Gaetano Gagliano

Gaetano Gagliano

May 2, 2016
MICHAEL SWAN
THE CATHOLIC REGISTER

From a distance Gaetano Gagliano was a perfect representative of Toronto's Catholic establishment. He was a rich man whose business empire employs more than 1,300.

In the hands of his children, St. Joseph's Communications is today Canada's largest privately-owned communications company. The well-known magazines - Toronto Life, Fashion, Canadian Family and Quill and Quire - are just the visible tip of a business that provides branding, customer engagement and strategic positioning for all sorts of corporations.

Gagliano was a knight of the Pontifical Equestrian Order of Saint Sylvester, Pope and Martyr, a member of the Order of Canada and held the title of Commendatore from the Italian government.

But money and success were never what made Gagliano who he was. No matter how much he achieved, Gagliano remained the southern Italian immigrant who arrived in Canada in 1956 with his wife Guiseppina, $40 in his pocket, four kids following him and a fifth on the way.

Gagliano, 98, died at home April 13, surrounded by his 10 children and many grandchildren.

The great dream of Gagliano's life had everything to do with communications, but more to do with the Church than with his business empire.

MINOR SEMINARY

Born in the village of Cattolica Eraclea in 1917, young Gaetano was chosen for something special when he was sent to school at a minor seminary. His mentor was Blessed Father James Alberione, beatified by Pope John Paul II for his bold embrace of new methods of communication before the Second World War.

It was a lasting disappointment to Gagliano that illness interrupted his education and dashed his hopes. But he made a life - served in the Second World War, married and then tried his luck in Canada at the age of 38.

In Canada he worked for Canadian Pacific Railway, laying track 12 hours a day. When he got laid off that job, he worked a night shift at a print shop sweeping the floor. There, he saw an opportunity.

He bought a tiny letterpress and put it in his basement. He picked up business printing wedding invitations, bulletins, programs - anything. He also went back to work for the CPR.

That tiny printing business couldn't stay tiny. Gagliano saw his opportunities to add new equipment, expand its capacity, accumulate new clients.

As the business grew, he gave 10 per cent of his earnings to the Church. He also looked for other ways to serve the Church. He printed lectionaries and sacramentaries for the Canadian Conference of Catholic Bishops, printed Living With Christ for the publisher Novalis and printed Columbia Magazine for the Knights of Columbus.

But it wasn't until he was 86 years old that Gagliano's vision of a way to serve the Church took a truly bold turn.

"He had this passion inside of him to use the media," recalled Father Tom Rosica, CEO of Salt + Light Media Foundation. "He didn't understand the technicalities and stuff like that, but he realized we had to move beyond the traditional ways of thinking small. He thought big. He did that quite profoundly."

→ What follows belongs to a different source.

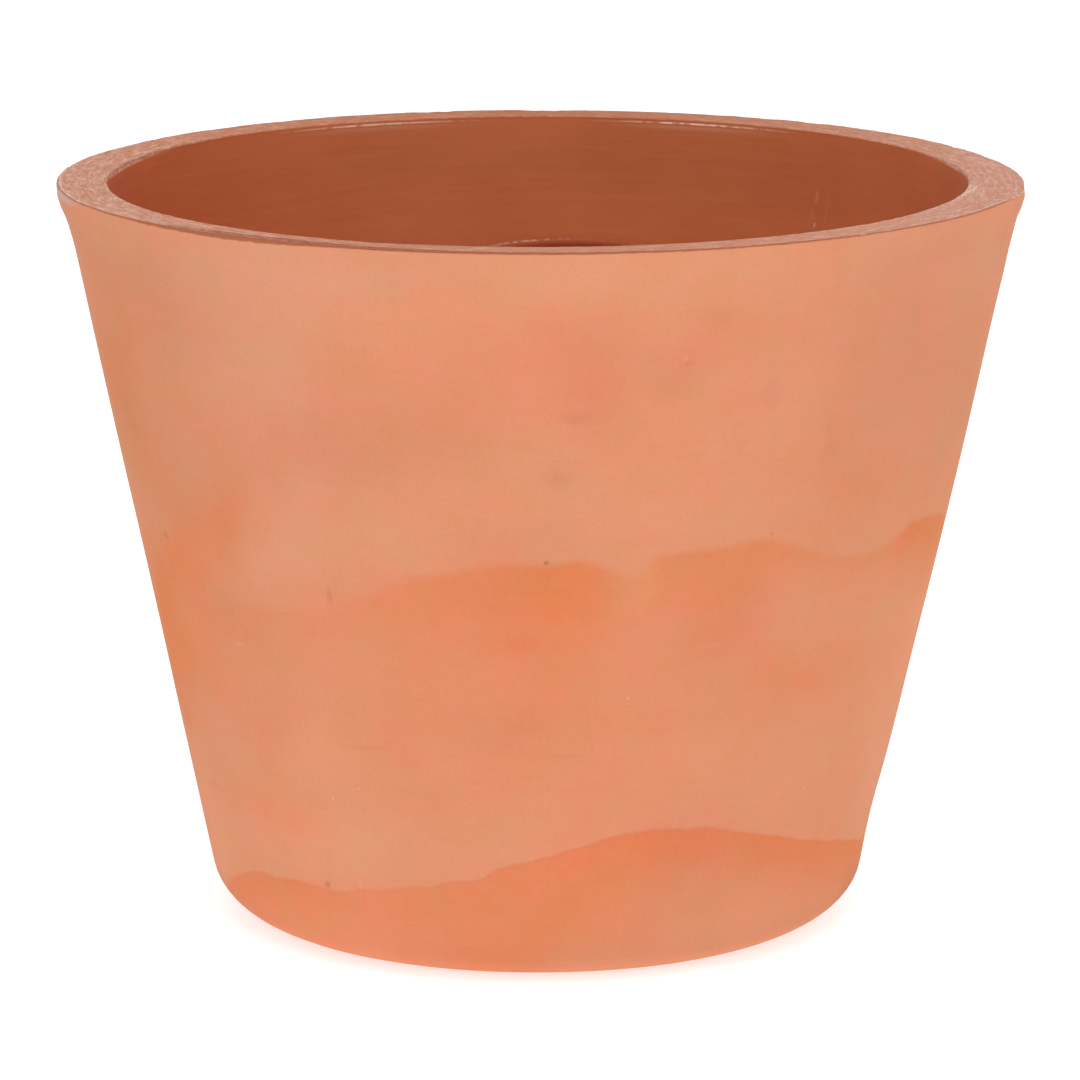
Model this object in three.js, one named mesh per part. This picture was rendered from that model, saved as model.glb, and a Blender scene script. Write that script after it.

In the fever of excitement around World Youth Day in 2002, Gagliano decided Canada needed a Catholic television service. As the age of digital broadcasting dawned everything was up for grabs.

SALT+LIGHT TV

Bishops and others ignored him, thinking Gagliano's notion was a pipe dream, but by 2003 he had a licence from the Canadian Radio-television and Telecommunications Commission and Salt + Light TV was born.

"He lived extremely simply," said Rosica. "He had a tremendous sense of philanthropy and of giving things away, and that's what he did."